Flannery O'ConnorA committed outliner, every fiction story I’ve ever written has been prepared with (and in some cases, pre-empted by) a laboriously detailed outline spanning nearly 10,000 words. And yet, as faithful as I remain to my plan, the following words most aptly describe the biggest surprise in fiction writing:

“I write to discover what I know.”Flannery O’Connor

Here’s a rough illustration of my (time-consuming) approach to writing a chapter:
1. Action, action, and more action. I follow my outline and take my characters from Point A to B. Packages are received, appointments are met or missed, people and things are going places, often fast. This is my first draft and it’s beyond awful.
2. A layer of REACTION is then woven through the action. Characters pause to reflect, have feelings about what is happening, both internally and through dialogue. I spend a lot of time thinking about what they’ve felt before, and what they’ll need to feel in coming chapters. I stand guard over authenticity. Each character can only have the feelings his or her life has afforded. No out-of-character behavior without explanation allowed!
3. My third draft involves much slapping of my forehead. Not only must the emotions raise the stakes and build the conflict, but every sentence, act and scene must (MUST) move the story forward. Sentences are re-crafted for progression, or cut.
4. The A-ha draft! This is the point when I (hopefully) discover what my chapter is actually about. (It’s never what I expect!) I do this by slowing all action down, grinding out my character’s most passionate convictions, never letting them give in too easily, and I hang in with every individual sentence until I’m satisfied that all character(s) involved are fully and completely uncomfortable and must change, must evolve, must break status quo to meet their goal. Sitting pretty makes for a dull story.

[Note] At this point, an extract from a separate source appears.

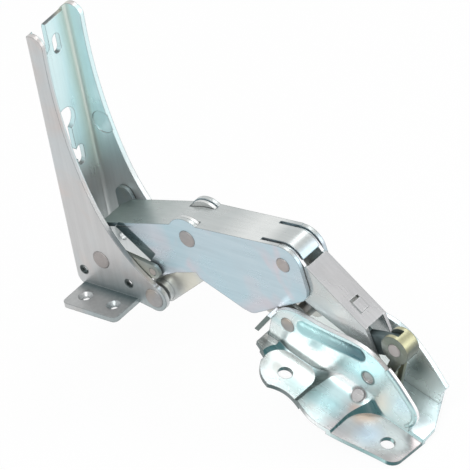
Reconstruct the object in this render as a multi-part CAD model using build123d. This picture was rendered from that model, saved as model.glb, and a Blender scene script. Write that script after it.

To lull is to lose the reader.

We all begin our work, “writing what we know.”
What appears on the page, after we’ve pushed and prodded our characters out on the flimsy limb of fight-or-flight, forced them implore from their hearts their prevailing concern and longing, and maligned them with the possibility of what might happen if they don’t get it, then, and only then, do we discover what we truly know.

What has your writing revealed to you?